The move to Nashua added about 12 minutes to her commute, and Burke and her husband both kept their jobs in Massachusetts, allowing them to enjoy a better quality of life.

Thibeault says these factors mean NH employers need to raise wages to compete for workers. “We have to outpace the wage growth in Massachusetts in order to make a dent in that. Equally important, we have to show growth in good paying jobs so people say, ‘I don’t have to do this anymore. I can get a good job in NH’,” he says. “New Hampshire is a great place to live, but unfortunately we don’t have enough good paying jobs.”

Taxes Versus Quality of Life
Shea says investing in affordable housing, more transit options, affordable childcare or full-day kindergarten could encourage more people to work in NH. “If New Hampshire invests in this type of social services and human capital, it could offset most of those issues we have with the draw of Massachusetts,” he says.

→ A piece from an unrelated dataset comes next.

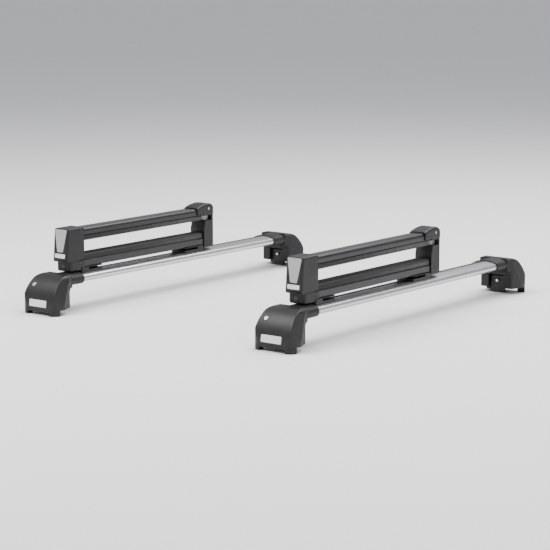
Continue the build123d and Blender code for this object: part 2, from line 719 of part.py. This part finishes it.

Tax policy may actually be less influential. The Center on Budget and Policy Priorities, a Washington D.C.-based research and policy institute focused on federal and state policies designed to reduce poverty and inequality, released a report in May 2014 noting state taxes have a negligible effect on Americans’ interstate moves.

Instead, the report goes on to show that the top reasons for moving are jobs and family.

“Its lack of income tax did not prevent some 373,000 households from moving out from 1993 to 2011, only slightly fewer than the 389,000 who moved in. All of New Hampshire’s net in-migration was attributable to in-migration from Massachusetts, mostly from the Boston metropolitan area. More than a quarter of the workers in such households continue to work in Massachusetts, and their migration is not driven by the absence of an income tax in New Hampshire since they would still pay income taxes on their wage and salaries to Massachusetts. Finally, Maine, which imposes the ninth-highest top income tax rate of any state, experienced net in-migration from New Hampshire from 1993 to 2011,” the report states.